Excavations have shown that the area of Monte Carlo, or the Rock of Monaco, was inhabited by prehistoric tribes, with the cave in the Gardens of Saint-Martin revealing itself to be a primary shelter. By the 6th century BC, the area was inhabited by the Ligures Tribe, and later it was held by the Romans until the fall of the Empire in the 5th century. In 1215, Fulco des Cassello was granted the sovereignty of Monaco by the Holy Roman Emperor Henry VI. To attract new settlers, he gave away land and offered attractive tax exemptions. In 1297, the Genoese Francois Grimaldi came to the fortress dressed as a Franciscan monk and was invited into the castle where he and his army outside were able to take control of the city, leading to the 700 year reign of his family over the principality. In 1489 the Grimaldi family gained the official recognition as the sovereigns of Monaco from both the King of France and The Dukes of Savoy, and in 1641 the Grimaldi hears were awarded equality with the highest French nobles as the protective friendship with France grew allowing this small principality to remain independent among the ever larger nations that border it. In 1911 Monaco was made a constitutional monarchy, and in 1929 Monte Carlo caught the world’s attention when it hosted its first Grand Prix. The public once again was dazzled by Monte Carlo when the American actress, Grace Kelly, and Prince Rainier III of Monaco were married at Monaco’s Cathedral, in what seemed a fairytale come to life. The tragic car accident that led to the death of Princess Grace in 1982 once again caught the world’s attention. Their son, Prince Albert, now reigns over the glamorous principality.

Main Attractions

The Princes Palace and State Apartments

Construction of the palace may have begun as early as 1191, although numerous additions and renovations have been undertaken over the centuries. The Grimaldi family has lived here since 1297. The palace is unique since it was initially intended to act as a fortress. Here one can tour the royal family’s home, watch the changing of the guard, and take in the amazing views of the harbor below. Within the palace one also finds the Napoleon Museum which houses the personal collection of Prince Louis II made up of letters, documents, relics and personal articles that belonged to Napoleon Bonaparte.

Saint Nicholas Cathedral

Monaco’s cathedral was built in 1875 over what had been a parish church since 1252. The Great Altar dates from c. 1500 and the Episcopal throne is made of the famous white Carrara marble. It was here that Princess Grace and Prince Rainier III were married in 1956, and it was here that they were both buried.

The Oceanographic Museum and Aquarium

Over 4,000 species of fish and 200 families of invertebrates are housed in this aquarium, which is a great place for the whole family to learn about the wonders of the Mediterranean Sea. There is even a skeleton of a 66 ft whale on display. On the roof is a wonderful restaurant which offers a great view of the area in addition to a meal.
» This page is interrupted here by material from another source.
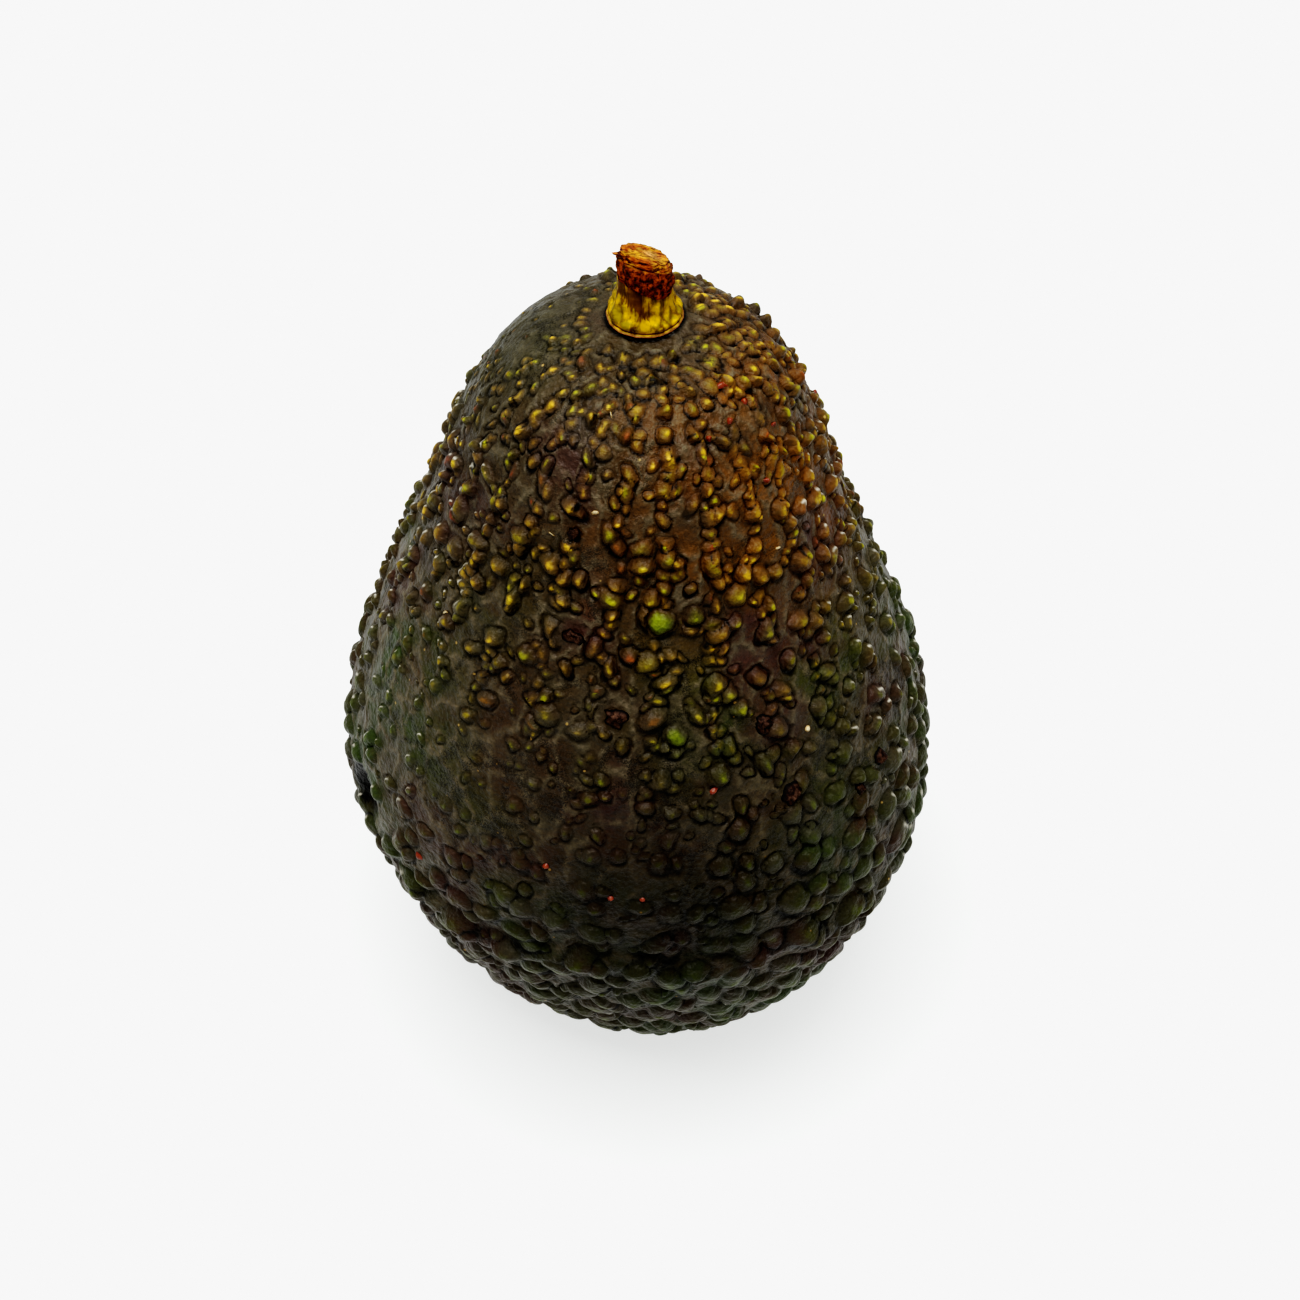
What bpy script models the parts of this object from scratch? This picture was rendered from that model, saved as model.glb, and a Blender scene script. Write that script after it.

National Museum of Dolls and Automatons of Yesteryear

This museum is housed in a 19th century villa that was designed by Charles Garnier, who also designed the Paris and Monte Carlo Opera Houses. Within is housed an exquisite collection of dolls, mostly Parisian from the second half of the 19th century. The dolls are presented in period costumes, with period furniture and porcelain and other house hold items all to scale.

The Exotic Garden and the Observatory Cave

This is a great place to get out and enjoy the walking tours. The gardens are filled with exotic and rare plants, and the grotto is worth exploring. From here there is also another great view of Monte Carlo.

The Casinos

Monte Carlo’s casinos are world famous. The first one opened in 1861 and they have been owned by a private company, the Société des Bains de Mer, of which the government is the biggest share holder. The casinos are one of the main industries in Monaco, and while citizens still benefit from the historic tax exemptions established back in 1215, they are also forbidden to enter the gaming rooms. Most of the casinos impose a strict dress code for entrance as well as an entrance fee, but it is said even if you don’t intend to play, it is still worth the fee to see the glamorous rooms and players. The Casino de Paris is said to be the most beautiful.

The Grand Prix

The world all watches when the Grand Prix happens in Monte Carlo. If you happen to be there when it is going on, it is surly a sight to be seen. If not, and you have the money to spend, it can often be arranged to be driven in one of the race cars, such as a Lamborghini or Ferrari, around the course. The fees are steep, though, so this is reserved for the very wealthy. Otherwise, you may just be able to see some of the drivers practicing the course, which can be a thrill in itself.